I suggest that the erroneous matching in the original solution can be avoided if the numbers to match have a recognizable structure, like those in the OP. A pattern like "\d+\.\d\d"
will force the recognition of only those numbers with two digits after the decimal.
In addition, where @user135385 uses the pattern "[\d\,\.]+"
to find all numbers, it will erroneously extract negatives as positives. To capture negative values that are entered with either a -
or with parentheses takes a regex pattern like "[-\(]? *[\d,]*\.\d\d\)?"
will match any of the following:
123.45
( 123.45)
- 123.45
(123.45)
-123.45
.45
but it won't match
45
because that is not the desired syntax.
This evening I've been working on very similar problem to the OP and I started down the path of extracting the various fields of the original data into separate columns.
I originally created three regextract functions that differed only in where they had the parentheses to specify what part of the regex to return. I copied them for every row in the original source. Then I discovered that I could put all three pairs of parentheses into a single regex pattern at Google Sheets would expand that into an array with the second and third parts extracted into the next columns. Very useful!

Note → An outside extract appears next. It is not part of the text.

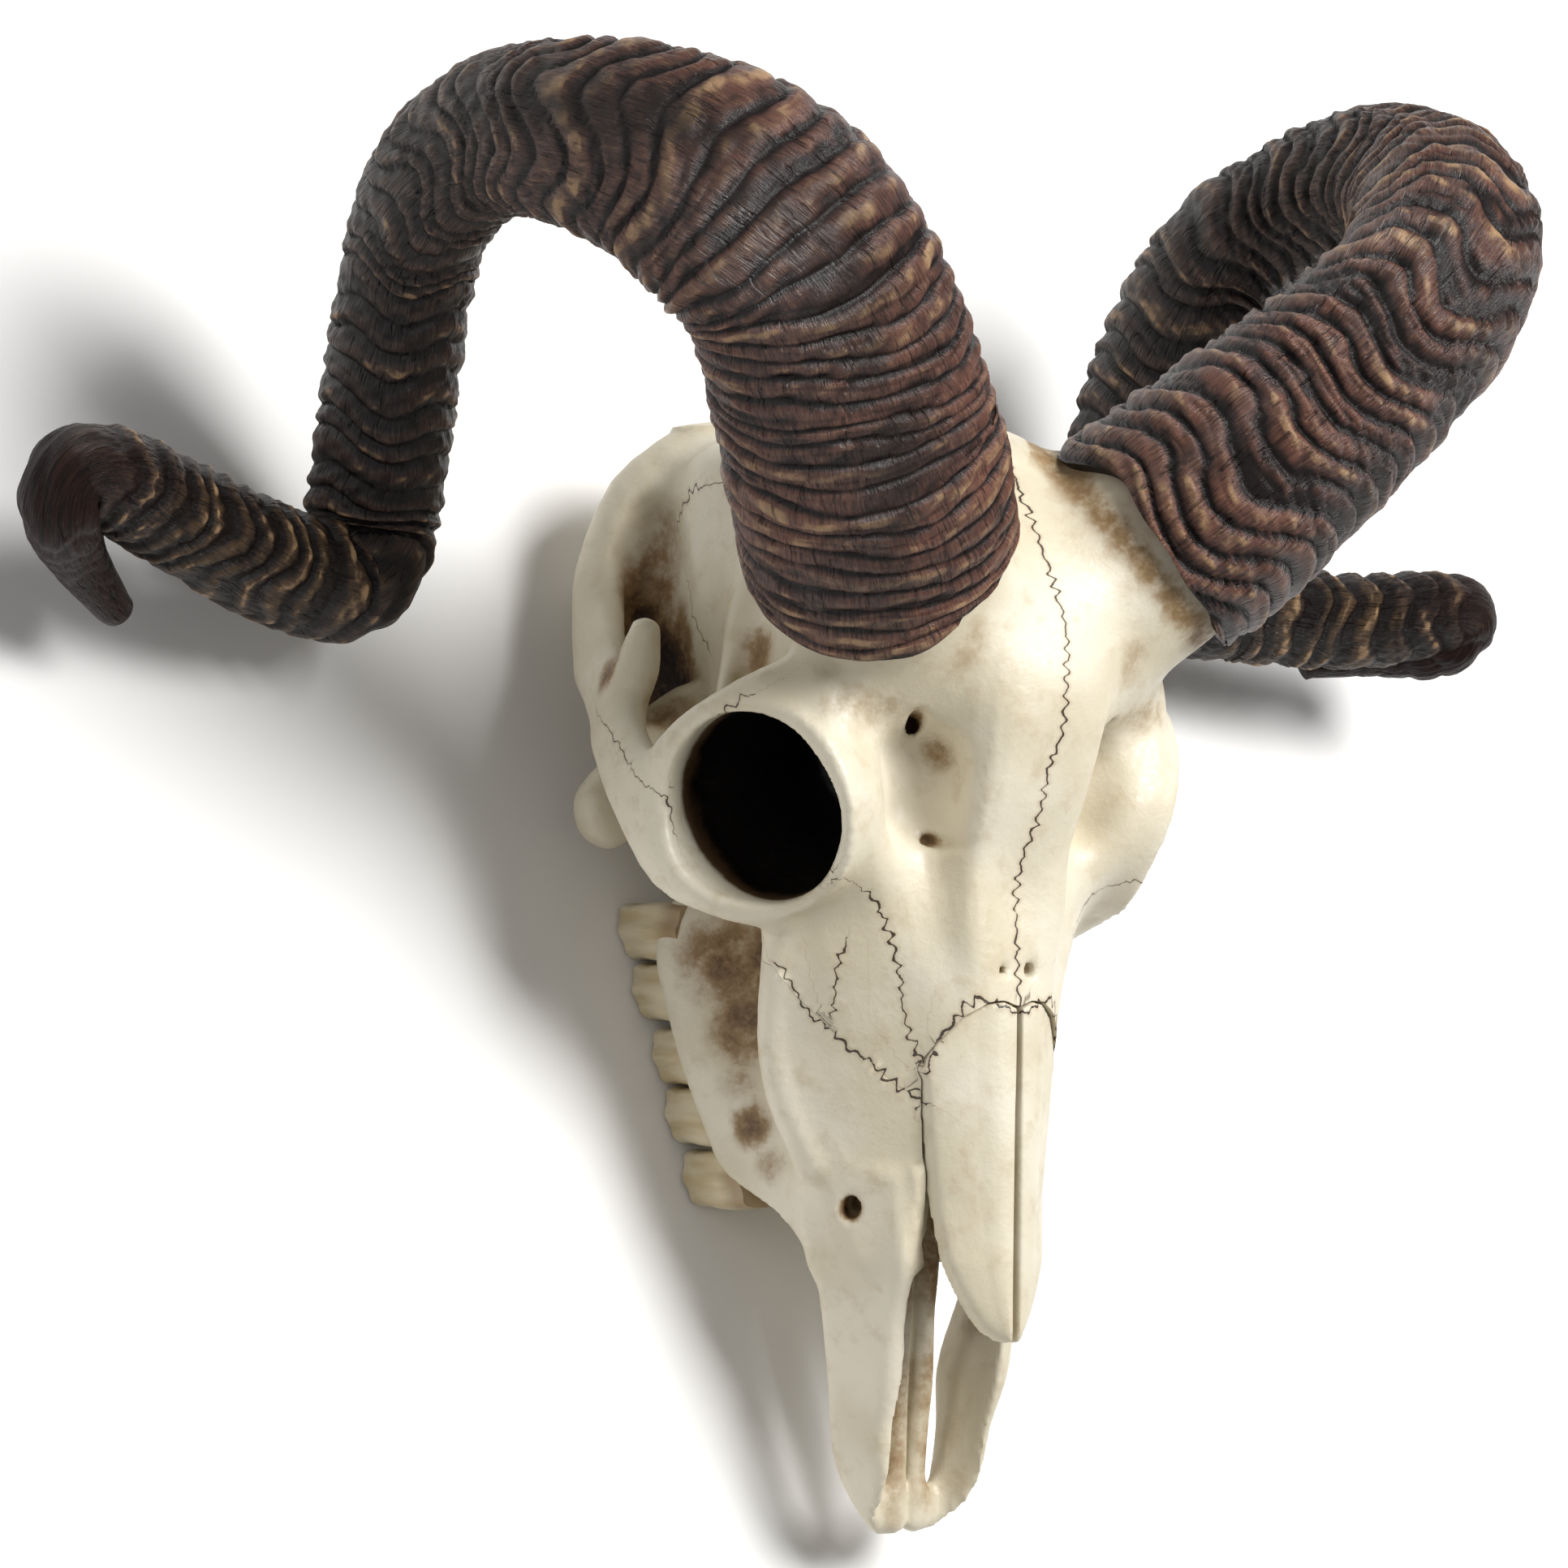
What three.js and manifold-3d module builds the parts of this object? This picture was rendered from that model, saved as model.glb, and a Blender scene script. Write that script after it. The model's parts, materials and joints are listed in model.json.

But in my version, the column of numbers summed to zero. I found this thread while searching for a solution to that problem.
Thanks to @user135384's answer, I now know about the trick of adding 0
to a numeric string to force the result to be number (thank you!).
I also learned that I don't have to extract the numbers into a separate column, I can sum that as a virtual column with a single formula, without having to change the source data at all. That's awesome.